Hi, my name is Marvin.

I’m an AI researcher working at the intersection of theory and practice. My current research focuses on the science and theory of generative models and developing methods to enhance the capabilities and safety of language models. I’ve had the privilege of collaborating with Prof. Sitan Chen and Prof. Seth Neel. Earlier this year, I graduated summa cum laude with highest honors from Harvard with a B.A. in Computer Science & Mathematics.

My most recent project was on a unified theoretical framework for feature emergence in generative models (ICML 2024; ICML 2025 oral). In this work, we identified the mechanisms behind the emergence of high-level features, such as reasoning accuracy and toxicity, during the sampling trajectories of diffusion models and large language models. This work, detailed in my thesis, was recognized with both the Hoopes Prize for outstanding undergraduate research and the Captain Jonathan Fay Prize, given to the top three theses across all disciplines at Harvard College.

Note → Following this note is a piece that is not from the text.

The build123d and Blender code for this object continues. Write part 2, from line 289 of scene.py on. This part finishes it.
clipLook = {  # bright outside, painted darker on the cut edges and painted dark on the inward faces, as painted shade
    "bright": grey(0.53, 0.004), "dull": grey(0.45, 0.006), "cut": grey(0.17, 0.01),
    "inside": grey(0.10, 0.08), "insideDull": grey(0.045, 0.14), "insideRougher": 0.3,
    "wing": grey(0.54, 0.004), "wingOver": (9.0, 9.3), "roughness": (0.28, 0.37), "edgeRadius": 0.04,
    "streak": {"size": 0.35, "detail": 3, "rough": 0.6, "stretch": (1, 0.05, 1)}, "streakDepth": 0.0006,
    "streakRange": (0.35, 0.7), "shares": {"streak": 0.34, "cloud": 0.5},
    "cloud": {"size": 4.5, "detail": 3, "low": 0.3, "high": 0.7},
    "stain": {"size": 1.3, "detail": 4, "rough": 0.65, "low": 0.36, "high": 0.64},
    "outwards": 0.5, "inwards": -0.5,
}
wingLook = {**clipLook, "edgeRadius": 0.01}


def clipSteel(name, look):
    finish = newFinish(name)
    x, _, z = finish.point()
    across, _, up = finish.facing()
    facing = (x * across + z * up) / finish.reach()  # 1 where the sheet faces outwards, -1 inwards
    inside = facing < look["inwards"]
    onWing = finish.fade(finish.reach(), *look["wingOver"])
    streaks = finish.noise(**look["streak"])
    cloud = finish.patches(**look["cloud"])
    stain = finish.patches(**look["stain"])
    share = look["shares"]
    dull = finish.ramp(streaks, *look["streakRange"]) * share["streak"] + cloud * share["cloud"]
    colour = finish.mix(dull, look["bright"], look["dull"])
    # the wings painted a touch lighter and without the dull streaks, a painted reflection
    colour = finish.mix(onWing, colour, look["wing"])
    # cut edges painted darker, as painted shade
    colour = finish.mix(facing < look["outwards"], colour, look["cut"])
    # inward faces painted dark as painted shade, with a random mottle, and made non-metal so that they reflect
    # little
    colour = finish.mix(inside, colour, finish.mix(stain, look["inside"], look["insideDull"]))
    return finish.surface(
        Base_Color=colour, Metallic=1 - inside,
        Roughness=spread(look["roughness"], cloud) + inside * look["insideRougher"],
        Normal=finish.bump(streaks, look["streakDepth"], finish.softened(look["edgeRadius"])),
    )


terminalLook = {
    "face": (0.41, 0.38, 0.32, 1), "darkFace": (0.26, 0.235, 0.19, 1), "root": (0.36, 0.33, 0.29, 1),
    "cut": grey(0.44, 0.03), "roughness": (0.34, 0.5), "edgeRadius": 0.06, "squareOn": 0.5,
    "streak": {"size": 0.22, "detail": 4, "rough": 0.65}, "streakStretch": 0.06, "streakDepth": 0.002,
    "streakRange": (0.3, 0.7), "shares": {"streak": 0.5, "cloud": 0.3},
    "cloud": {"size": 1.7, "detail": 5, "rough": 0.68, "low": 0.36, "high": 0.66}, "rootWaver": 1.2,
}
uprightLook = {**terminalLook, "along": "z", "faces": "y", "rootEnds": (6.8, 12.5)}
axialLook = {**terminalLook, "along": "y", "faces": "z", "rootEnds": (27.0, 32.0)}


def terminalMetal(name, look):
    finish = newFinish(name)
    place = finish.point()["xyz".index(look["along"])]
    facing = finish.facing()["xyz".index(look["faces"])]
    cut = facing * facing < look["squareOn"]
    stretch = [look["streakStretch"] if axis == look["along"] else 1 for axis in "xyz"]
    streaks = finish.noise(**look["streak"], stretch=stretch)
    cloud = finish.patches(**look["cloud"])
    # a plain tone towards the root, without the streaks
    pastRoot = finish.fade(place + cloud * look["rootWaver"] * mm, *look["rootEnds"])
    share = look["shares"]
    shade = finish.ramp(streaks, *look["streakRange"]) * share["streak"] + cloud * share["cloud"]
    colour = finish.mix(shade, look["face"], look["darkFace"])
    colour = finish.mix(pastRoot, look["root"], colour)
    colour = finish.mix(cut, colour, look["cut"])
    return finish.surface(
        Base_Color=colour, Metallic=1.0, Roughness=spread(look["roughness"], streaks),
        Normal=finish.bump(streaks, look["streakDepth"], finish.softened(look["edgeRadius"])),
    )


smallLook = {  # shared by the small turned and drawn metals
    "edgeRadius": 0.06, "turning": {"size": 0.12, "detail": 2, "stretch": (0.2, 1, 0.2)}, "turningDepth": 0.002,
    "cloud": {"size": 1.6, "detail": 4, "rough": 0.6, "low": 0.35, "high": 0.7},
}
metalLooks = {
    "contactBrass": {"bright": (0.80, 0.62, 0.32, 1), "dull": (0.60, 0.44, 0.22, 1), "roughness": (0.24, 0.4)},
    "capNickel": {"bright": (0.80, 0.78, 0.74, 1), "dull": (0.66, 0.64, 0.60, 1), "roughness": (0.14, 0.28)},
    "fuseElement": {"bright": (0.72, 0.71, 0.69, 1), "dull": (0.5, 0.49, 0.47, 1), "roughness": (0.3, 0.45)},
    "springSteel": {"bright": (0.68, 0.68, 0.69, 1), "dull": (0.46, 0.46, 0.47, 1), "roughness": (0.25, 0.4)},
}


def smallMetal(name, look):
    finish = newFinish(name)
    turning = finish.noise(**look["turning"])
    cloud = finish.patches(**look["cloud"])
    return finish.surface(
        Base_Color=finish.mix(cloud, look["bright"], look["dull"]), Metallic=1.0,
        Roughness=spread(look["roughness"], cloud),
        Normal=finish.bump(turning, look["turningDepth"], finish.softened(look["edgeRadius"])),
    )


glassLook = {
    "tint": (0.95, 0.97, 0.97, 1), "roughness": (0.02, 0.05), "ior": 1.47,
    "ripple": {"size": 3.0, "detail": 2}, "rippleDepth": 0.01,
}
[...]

I love to chat with and meet new people. Please reach out at marvin[dot]fangzhou[dot]li[at]gmail.com.

Selected Publications

* denotes equal contribution

Blink of an Eye: A Simple Theory for Feature Localization in Generative Models
Marvin Li, Aayush Karan, Sitan Chen.
ICML, 2025 (Oral, top 1% of submissions)
arXiv / code
A unifying theory showing why and when features suddenly “lock in” during generation in both diffusion and autoregressive models.

Critical Windows: Non-Asymptotic Theory for Feature Emergence in Diffusion Models
Marvin Li, Sitan Chen.
ICML, 2024
arXiv / code
Introduces tight, distribution-agnostic bounds pinpointing when image features appear along the diffusion trajectory.

MoPe: Model Perturbation-Based Privacy Attacks on Language Models
Marvin Li*, Jason Wang*, Jeffrey Wang*, Seth Neel.
EMNLP Main Conference, 2023
arXiv
Shows that second-order gradient information lets an attacker detect training-set membership far more reliably than loss-only baselines.